Some optical illusions can be truly mind-boggling and mystifying. But what’s even more intriguing is the neurological mechanism that underlies them. In a new study, researchers found that a fly’s eyes can also be tricked by optical illusions similarly to humans, perceiving stationary images as in motion. The researchers’ findings could explain why this phenomenon occurs.
“It was exciting to find that flies perceive motion in static images the same way we do,” Damon Clark, associate professor of molecular, cellular and developmental biology and of physics and of neuroscience at Yale University, said in a statement.
Clark and colleagues decided to mesmerize flies with optical illusions because the insects are very well studied and their tiny brains facilitate tracking the activity of neurons involved in the visual system.
Using an optical illusion similar to the one embedded in this article, researchers measured the behavior of lab flies.
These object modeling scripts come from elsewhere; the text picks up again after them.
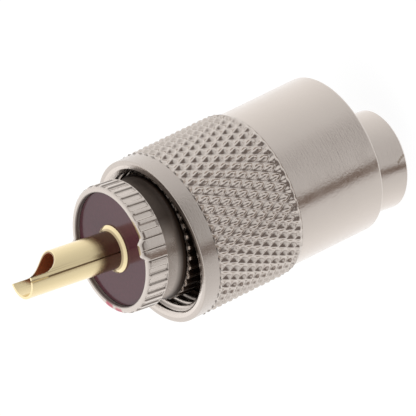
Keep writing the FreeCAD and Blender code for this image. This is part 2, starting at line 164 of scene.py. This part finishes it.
def set_up_camera():
    """A long lens, because the photograph shows hardly any perspective."""
    towards = Vector((math.cos(VIEW_ELEVATION) * math.cos(VIEW_AZIMUTH),
                      math.cos(VIEW_ELEVATION) * math.sin(VIEW_AZIMUTH),
                      math.sin(VIEW_ELEVATION)))
    pin_on_picture = (Vector((0, 0, 1)) - towards * towards.z).normalized()
    up = Matrix.Rotation(-PIN_TURN, 3, towards) @ pin_on_picture
    right = up.cross(towards)
    aim = Vector((0, 0, RIM_HEIGHT)) + right * RIM_OFF_CENTRE[0] + up * RIM_OFF_CENTRE[1]
    place = Matrix((right, up, towards)).transposed().to_4x4()
    place.translation = (aim + towards * VIEW_DISTANCE) * MM
    lens = bpy.data.cameras.new("camera")
    lens.sensor_width = SENSOR_WIDTH
    lens.lens = SENSOR_WIDTH * VIEW_DISTANCE / FRAME_WIDTH
    lens.clip_start, lens.clip_end = [distance * MM for distance in CLIP_DISTANCES]
    camera = bpy.data.objects.new("camera", lens)
    camera.matrix_world = place
    bpy.context.scene.collection.objects.link(camera)
    bpy.context.scene.camera = camera


# Materials
def new_material(name):
    """A material of its own, its node tree and its Principled shader."""
    material = bpy.data.materials.new(name)
    material.use_nodes = True
    return material, material.node_tree, material.node_tree.nodes["Principled BSDF"]


def round_axis(tree, place):
    """The separate coordinates of a place, and its distance from the Z axis."""
    parts = add_node(tree, "ShaderNodeSeparateXYZ", {"Vector": place})
    flat = add_node(tree, "ShaderNodeCombineXYZ", {"X": parts.outputs["X"], "Y": parts.outputs["Y"]})
    radius = add_node(tree, "ShaderNodeVectorMath", {0: flat.outputs["Vector"]}, operation="LENGTH")
    return parts, radius.outputs["Value"]


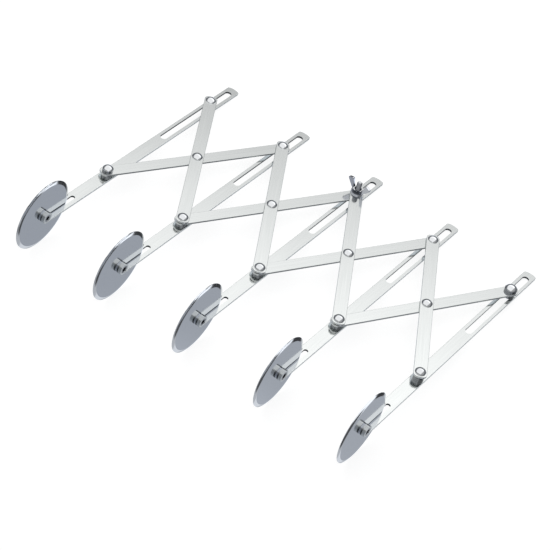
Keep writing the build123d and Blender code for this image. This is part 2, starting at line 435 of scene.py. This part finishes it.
def disc_material(colours, sizes):
    """Stainless steel disc, cold rolled, then lapped on a turntable.

    It is a dark mirror with faint rings about its centre, and a ground bevel that
    catches the light.
    """
    material, tree = new_material("stainless_disc_lapped")
    place = add_node(tree, "ShaderNodeTexCoord").outputs["Object"]
    from_centre = add_node(
        tree, "ShaderNodeVectorMath", {0: place, 1: tuple(WHEEL_CENTRE)},
        operation="SUBTRACT",
    )
    in_disc = add_node(
        tree, "ShaderNodeVectorMath", {0: from_centre.outputs[0], 1: (0.0, 1.0, 1.0)},
        operation="MULTIPLY",
    )
    radius = add_node(
        tree, "ShaderNodeVectorMath", {0: in_disc.outputs[0]}, operation="LENGTH"
    ).outputs["Value"]
    count = add_node(
        tree, "ShaderNodeMath", {0: radius, 1: 1 / sizes.disc_ring},
        operation="MULTIPLY",
    )
    rings = add_node(
        tree, "ShaderNodeTexNoise",
        {"W": count.outputs[0], "Scale": 1.0, "Detail": 2.0}, noise_dimensions="1D",
    ).outputs["Fac"]
    smears = add_node(
        tree, "ShaderNodeTexNoise", {"Vector": place, "Scale": 120.0, "Detail": 3.0}
    )
    shoulder = WHEEL_RADIUS - sizes.disc_bevel
    bevel = add_node(
        tree, "ShaderNodeMapRange",
        {
            "Value": radius,
            "From Min": shoulder, "From Max": shoulder + 0.1 * MILLIMETRE,
        },
    ).outputs[0]
    shade = add_node(
        tree, "ShaderNodeMix",
        {
            "Factor": bevel,
            "A": opaque(colours.disc_face),
            "B": opaque(colours.disc_bevel),
        },
        data_type="RGBA",
    )
    colour = mottled(tree, shade.outputs["Result"], rings, 0.88, 1.06)
    lap = add_node(
        tree, "ShaderNodeMapRange",
        {"Value": smears.outputs["Fac"], "To Min": 0.04, "To Max": 0.12},
    )
    # The grindstone leaves the bevel a little rougher than the lapped face.
    grind = add_node(
        tree, "ShaderNodeMath", {0: bevel, 1: 0.02, 2: lap.outputs[0]},
        operation="MULTIPLY_ADD",
    )
    finish_metal(tree, colour, grind.outputs[0], rings, 0.15, 1e-5)
    return material


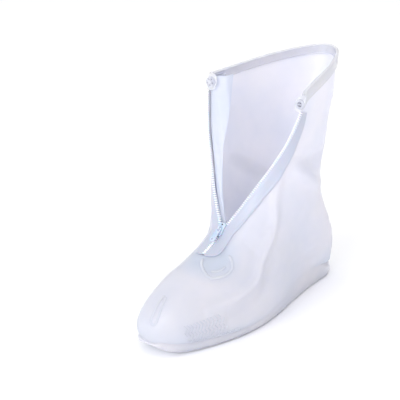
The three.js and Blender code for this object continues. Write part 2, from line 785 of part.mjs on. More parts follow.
// One half of the press snap, turned about its axis; the axis is +Y before it is placed
function makeSnap(name, side) {
  const points = snapOutlines[name].map(({ radius, height }) => (
    new THREE.Vector2((radius * snapDiameter) / 2, height * snapHeight)));
  const mesh = named(name, geometryOf(solidOf(new THREE.LatheGeometry(points, 14))), snapPlastic);
  const place = placeFrom(side, 1, -tabHeight / 2);
  const tangent = beyondTangent(side, place);
  const along = smoothPoint(side, 1, 0).sub(smoothPoint(side, zipTop[side], 0));
  const out = along.cross(tangent).multiplyScalar(sides[side]).normalize();
  const seat = wallPoint(side, place, 0, gap + hemThickness).addScaledVector(out, gap);
  mesh.quaternion.setFromUnitVectors(new THREE.Vector3(0, 1, 0), out);
  mesh.position.copy(seat.addScaledVector(tangent, tabReach - snapInset));
  return mesh;
}

const group = new THREE.Group();
group.add(makeShell(), makeOutsole(), makeTape('lateral'), makeTape('medial'));
group.add(makeTeeth('lateral'), makeTeeth('medial'), makeChain(), makeHem(), makeFlap());
group.add(makeSnap('snap_stud', 'medial'), makeSnap('snap_socket', 'lateral'));

const slider = new THREE.Group();
slider.applyMatrix4(sliderFrame());
slider.add(makeSlider());
const pull = makePull();
pull.position.z = axisHeight;
pull.rotation.x = THREE.MathUtils.degToRad(-pullTilt);
slider.add(pull);
group.add(slider);

export default group;
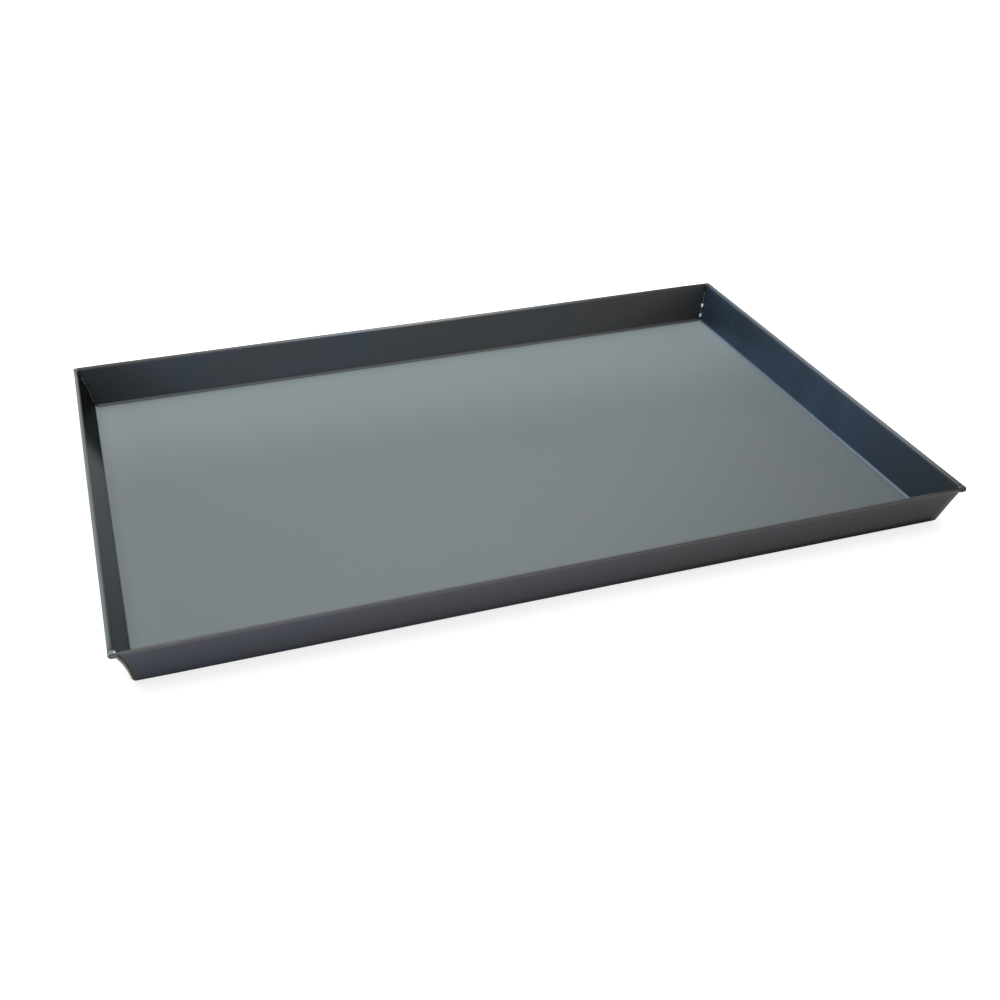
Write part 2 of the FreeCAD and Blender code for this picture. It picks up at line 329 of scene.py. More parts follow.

They found that the insects could indeed perceive motion in an otherwise static image, just like humans do.
When they sense motion, flies instinctively turn their bodies toward the object in motion. This is what also happened with perceived motion when presented with the optical illusions, which is how the researchers could tell for sure that flies could sense them.
By zooming in on specific neurons involved in detecting motion in the fly brain, the researchers detected a pattern of neural activity triggered by the static pattern.
When two specific types of motion-detecting neurons were turned off, the illusion effect disappeared entirely. What was intriguing is that when only one of the two neurons was turned off, the flies perceived the motion of the illusion in the opposite direction than they did with both neurons active.
Judging from these findings, the authors of the new study conclude that optical illusions arise from small imbalances in how different types of motion-detecting neurons contribute or fail to respond to certain imagery.
“The last common ancestor of flies and humans lived a half billion years ago, but the two species have evolved similar strategies for perceiving motion,” Clark said. “Understanding these shared strategies can help us more fully understand the human visual system.”
The findings were reported today in the Proceedings of the National Academy of Sciences.